"Czerwony śnieg" na Podkarpaciu, to piasek znad Sahary
Rdzawo-żółty nalot, który mieszkańcy Podkarpacia wykryli w niedzielę na śniegu, jest zwykłym piaskiem, a nie substancją toksyczną. Pojawienie się nalotu wywołało spore zaniepokojenie wśród mieszkańców tego regionu. W powiecie bieszczadzkim powołano nawet sztab kryzysowy, mieszkańcom radzono pić wyłącznie wodę mineralną.

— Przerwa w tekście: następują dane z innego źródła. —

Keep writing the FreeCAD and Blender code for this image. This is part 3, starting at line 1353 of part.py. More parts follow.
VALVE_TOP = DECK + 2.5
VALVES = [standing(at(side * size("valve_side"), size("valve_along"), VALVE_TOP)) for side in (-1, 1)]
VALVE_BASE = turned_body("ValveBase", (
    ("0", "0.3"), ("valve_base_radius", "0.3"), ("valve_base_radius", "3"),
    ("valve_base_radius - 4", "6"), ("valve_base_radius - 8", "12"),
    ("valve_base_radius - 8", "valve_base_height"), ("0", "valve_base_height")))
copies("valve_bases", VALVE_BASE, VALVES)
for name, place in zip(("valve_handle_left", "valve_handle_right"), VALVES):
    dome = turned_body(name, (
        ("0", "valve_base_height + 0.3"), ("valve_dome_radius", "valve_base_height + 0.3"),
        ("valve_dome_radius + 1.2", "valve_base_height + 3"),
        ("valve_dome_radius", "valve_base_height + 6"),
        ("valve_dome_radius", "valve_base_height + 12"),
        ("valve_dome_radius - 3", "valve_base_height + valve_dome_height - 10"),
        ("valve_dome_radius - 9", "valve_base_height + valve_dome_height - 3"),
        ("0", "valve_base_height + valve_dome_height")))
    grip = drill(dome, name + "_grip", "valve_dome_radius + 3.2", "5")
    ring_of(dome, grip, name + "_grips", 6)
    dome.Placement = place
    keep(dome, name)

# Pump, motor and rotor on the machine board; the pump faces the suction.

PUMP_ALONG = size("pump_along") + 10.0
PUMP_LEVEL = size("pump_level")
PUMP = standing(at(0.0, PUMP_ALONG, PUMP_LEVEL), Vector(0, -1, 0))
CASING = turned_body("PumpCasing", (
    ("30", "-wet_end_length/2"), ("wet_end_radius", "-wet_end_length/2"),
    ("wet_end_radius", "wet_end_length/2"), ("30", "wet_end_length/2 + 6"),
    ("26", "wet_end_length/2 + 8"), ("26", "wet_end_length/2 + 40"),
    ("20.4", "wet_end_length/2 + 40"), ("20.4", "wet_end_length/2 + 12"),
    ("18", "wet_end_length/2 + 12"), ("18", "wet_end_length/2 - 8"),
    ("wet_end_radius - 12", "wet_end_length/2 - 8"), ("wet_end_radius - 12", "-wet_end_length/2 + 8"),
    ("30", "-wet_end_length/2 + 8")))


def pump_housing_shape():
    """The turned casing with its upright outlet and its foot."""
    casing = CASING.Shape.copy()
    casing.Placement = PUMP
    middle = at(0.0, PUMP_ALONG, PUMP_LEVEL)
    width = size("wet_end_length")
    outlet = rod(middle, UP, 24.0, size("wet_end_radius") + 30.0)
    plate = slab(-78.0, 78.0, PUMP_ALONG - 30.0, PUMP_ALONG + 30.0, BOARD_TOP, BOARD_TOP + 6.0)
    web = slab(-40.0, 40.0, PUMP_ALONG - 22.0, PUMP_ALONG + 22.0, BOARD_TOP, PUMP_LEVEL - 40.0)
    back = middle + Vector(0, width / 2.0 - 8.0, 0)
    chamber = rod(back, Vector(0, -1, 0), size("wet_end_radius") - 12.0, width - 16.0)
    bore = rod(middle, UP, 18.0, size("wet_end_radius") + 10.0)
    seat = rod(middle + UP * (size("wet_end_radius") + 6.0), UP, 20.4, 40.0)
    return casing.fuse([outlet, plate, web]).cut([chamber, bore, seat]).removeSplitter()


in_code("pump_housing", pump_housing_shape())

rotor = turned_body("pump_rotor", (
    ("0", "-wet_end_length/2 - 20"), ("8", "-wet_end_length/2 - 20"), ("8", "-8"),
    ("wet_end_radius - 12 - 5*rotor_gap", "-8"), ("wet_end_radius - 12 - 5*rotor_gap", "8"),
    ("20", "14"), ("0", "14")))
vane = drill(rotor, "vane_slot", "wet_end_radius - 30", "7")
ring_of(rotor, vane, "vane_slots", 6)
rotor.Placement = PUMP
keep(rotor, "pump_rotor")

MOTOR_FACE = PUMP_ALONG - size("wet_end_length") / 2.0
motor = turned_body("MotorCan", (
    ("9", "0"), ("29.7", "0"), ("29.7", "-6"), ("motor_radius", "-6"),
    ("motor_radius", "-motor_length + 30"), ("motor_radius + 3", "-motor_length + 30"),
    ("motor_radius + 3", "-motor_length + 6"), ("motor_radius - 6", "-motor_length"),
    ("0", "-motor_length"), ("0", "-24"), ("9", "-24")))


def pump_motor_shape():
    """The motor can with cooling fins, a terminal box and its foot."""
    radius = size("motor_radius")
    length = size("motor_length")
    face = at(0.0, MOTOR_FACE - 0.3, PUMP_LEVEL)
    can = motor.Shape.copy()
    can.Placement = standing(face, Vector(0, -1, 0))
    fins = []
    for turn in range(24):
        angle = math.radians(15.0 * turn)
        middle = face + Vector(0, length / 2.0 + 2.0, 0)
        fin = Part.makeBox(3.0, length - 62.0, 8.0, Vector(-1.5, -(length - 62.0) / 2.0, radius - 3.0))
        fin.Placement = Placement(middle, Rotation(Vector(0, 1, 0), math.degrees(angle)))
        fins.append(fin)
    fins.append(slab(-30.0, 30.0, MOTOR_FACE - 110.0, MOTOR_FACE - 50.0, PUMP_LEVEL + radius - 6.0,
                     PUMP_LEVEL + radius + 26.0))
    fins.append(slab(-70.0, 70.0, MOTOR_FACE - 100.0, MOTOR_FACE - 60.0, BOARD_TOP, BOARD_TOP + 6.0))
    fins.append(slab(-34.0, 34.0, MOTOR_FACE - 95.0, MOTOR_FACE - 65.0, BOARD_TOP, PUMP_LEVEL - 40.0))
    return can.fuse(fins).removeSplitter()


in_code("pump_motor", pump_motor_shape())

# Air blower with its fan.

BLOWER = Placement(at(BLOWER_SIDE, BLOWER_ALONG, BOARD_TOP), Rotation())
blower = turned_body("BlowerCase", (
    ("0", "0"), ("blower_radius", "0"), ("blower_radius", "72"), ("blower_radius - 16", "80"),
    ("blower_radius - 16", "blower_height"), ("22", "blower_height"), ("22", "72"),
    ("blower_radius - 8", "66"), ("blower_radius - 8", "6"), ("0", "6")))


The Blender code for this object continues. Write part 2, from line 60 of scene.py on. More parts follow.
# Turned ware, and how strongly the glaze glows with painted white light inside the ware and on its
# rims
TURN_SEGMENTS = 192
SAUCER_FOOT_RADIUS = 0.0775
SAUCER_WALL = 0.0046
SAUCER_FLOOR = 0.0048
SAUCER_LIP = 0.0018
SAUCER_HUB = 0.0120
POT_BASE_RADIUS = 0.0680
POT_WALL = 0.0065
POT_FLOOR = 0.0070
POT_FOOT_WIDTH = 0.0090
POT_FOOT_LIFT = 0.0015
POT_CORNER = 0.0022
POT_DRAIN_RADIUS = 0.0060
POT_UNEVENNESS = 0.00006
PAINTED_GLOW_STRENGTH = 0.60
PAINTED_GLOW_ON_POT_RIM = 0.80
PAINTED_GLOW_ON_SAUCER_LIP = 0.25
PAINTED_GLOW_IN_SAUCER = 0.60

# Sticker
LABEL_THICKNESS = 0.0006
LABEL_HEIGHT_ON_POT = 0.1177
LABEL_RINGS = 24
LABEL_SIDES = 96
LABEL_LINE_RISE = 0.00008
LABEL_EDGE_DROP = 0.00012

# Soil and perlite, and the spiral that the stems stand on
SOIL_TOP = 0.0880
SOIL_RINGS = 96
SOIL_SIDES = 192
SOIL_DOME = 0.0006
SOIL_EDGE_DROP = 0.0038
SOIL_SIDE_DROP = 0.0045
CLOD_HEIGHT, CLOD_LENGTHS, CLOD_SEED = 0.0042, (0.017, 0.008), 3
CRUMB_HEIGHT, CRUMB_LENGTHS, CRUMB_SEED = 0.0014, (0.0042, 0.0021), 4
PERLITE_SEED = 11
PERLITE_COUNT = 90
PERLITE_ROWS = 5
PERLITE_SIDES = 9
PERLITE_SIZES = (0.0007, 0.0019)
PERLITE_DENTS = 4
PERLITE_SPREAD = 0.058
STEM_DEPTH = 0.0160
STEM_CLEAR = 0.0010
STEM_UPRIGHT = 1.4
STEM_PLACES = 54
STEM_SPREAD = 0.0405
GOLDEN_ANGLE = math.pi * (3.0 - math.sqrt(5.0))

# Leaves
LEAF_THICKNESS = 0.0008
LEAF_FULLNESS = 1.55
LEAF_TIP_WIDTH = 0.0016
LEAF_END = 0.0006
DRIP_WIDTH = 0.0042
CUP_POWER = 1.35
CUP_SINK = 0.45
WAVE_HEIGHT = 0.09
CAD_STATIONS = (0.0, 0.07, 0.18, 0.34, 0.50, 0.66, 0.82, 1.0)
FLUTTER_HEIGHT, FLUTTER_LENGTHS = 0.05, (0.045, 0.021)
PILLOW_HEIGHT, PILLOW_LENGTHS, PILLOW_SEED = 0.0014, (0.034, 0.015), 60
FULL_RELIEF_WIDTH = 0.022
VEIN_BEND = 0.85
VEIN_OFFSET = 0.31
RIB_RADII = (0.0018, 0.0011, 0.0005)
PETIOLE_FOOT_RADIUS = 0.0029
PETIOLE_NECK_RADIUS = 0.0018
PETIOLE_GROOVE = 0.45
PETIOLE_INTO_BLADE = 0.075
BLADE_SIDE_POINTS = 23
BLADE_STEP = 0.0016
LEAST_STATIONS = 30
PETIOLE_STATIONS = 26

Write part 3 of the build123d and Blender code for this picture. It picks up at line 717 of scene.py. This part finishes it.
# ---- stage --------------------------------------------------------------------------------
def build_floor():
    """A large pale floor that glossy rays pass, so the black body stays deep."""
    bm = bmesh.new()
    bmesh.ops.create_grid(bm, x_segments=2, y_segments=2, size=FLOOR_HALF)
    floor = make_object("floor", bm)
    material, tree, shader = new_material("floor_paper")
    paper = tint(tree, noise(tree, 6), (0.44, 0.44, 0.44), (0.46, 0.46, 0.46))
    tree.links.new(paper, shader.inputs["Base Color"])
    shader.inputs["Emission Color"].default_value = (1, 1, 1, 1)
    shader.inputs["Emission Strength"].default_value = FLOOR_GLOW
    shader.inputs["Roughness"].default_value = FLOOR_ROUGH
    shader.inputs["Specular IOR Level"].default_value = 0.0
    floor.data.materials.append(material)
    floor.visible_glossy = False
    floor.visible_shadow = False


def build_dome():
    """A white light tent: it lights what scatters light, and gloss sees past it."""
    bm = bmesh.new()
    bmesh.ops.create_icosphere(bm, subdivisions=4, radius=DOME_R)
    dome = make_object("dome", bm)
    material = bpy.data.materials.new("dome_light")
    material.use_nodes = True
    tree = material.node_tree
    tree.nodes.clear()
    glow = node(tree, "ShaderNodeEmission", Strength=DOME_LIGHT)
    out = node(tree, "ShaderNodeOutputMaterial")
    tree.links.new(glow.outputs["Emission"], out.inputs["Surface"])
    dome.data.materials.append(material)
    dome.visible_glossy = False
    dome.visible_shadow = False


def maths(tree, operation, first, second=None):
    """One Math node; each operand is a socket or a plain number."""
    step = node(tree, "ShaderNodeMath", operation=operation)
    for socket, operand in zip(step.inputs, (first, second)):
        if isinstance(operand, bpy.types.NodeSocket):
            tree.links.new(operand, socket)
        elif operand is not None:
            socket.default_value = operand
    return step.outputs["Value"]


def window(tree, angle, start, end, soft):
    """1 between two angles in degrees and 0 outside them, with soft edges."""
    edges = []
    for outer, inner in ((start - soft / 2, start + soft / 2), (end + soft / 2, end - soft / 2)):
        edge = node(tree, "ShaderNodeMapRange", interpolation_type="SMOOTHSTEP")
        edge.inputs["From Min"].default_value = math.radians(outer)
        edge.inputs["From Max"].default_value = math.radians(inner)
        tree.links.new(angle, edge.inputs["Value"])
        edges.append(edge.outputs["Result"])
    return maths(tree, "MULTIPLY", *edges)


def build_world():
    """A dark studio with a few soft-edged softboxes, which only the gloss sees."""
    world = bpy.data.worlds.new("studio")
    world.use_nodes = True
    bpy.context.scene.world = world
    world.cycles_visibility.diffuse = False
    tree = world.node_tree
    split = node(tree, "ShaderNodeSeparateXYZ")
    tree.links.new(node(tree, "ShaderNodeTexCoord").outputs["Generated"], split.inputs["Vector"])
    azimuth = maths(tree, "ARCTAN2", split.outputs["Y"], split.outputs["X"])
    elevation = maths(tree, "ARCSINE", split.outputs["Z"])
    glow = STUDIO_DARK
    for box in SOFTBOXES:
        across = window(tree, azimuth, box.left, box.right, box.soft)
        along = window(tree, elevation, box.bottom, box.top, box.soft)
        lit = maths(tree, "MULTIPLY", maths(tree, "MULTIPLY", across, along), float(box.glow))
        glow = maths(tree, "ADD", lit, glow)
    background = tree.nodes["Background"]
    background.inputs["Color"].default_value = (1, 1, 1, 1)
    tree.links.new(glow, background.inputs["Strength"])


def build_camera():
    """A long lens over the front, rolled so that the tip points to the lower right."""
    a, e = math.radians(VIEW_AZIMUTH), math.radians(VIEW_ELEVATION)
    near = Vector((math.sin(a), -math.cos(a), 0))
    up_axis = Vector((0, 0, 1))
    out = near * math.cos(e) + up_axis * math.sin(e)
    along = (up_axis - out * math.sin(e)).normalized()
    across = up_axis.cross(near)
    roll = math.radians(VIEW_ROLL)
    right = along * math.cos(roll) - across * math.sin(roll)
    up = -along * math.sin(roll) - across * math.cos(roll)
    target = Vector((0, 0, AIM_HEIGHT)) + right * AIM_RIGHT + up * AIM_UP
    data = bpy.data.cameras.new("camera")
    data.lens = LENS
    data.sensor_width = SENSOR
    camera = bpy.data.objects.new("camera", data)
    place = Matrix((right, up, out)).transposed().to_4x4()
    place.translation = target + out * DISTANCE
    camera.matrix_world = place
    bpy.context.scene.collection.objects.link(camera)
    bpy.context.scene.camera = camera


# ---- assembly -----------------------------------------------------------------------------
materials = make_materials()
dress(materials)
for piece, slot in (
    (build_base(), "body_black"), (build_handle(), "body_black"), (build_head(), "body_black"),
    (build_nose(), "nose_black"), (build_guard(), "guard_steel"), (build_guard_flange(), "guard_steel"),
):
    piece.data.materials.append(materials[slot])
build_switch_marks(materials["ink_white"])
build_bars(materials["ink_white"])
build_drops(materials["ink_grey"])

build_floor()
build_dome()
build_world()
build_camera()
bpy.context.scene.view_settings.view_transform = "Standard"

Radiowy specjalista od pogody Andrzej Zalewski podkreślił, że nie jest to nowe zjawisko meteorologiczne, bo występuje nawet dwukrotnie w ciągu roku. Wyjaśnił, że dochodzi do niego, kiedy w obszarze Morza Śródziemnego powstaje głęboki niż, który pociąga za sobą znad Sahary warstwę pyłu piaskowego. "Ten pył piaskowy zwykle nadciąga wtedy nad obszar południowej Europy. Jest on koloru czerwonawego" - wyjaśnia Zalewski. W Lombardii spadł ostatnio taki "czerwony" śnieg. Podobnie było we Francji, Hiszpanii i u nas na Podkarpaciu.
W niedzielę mieszkańcy miejscowości graniczących z Ukrainą zauważyli na śniegu rdzawo-żółty nalot. Później okazało się, że podobne zjawisko wystąpiło także w Strzyżowie, Kolbuszowej, Leżajsku, a także w Nowym Sączu i Gorlicach. Próbki śniegu poddano analizie.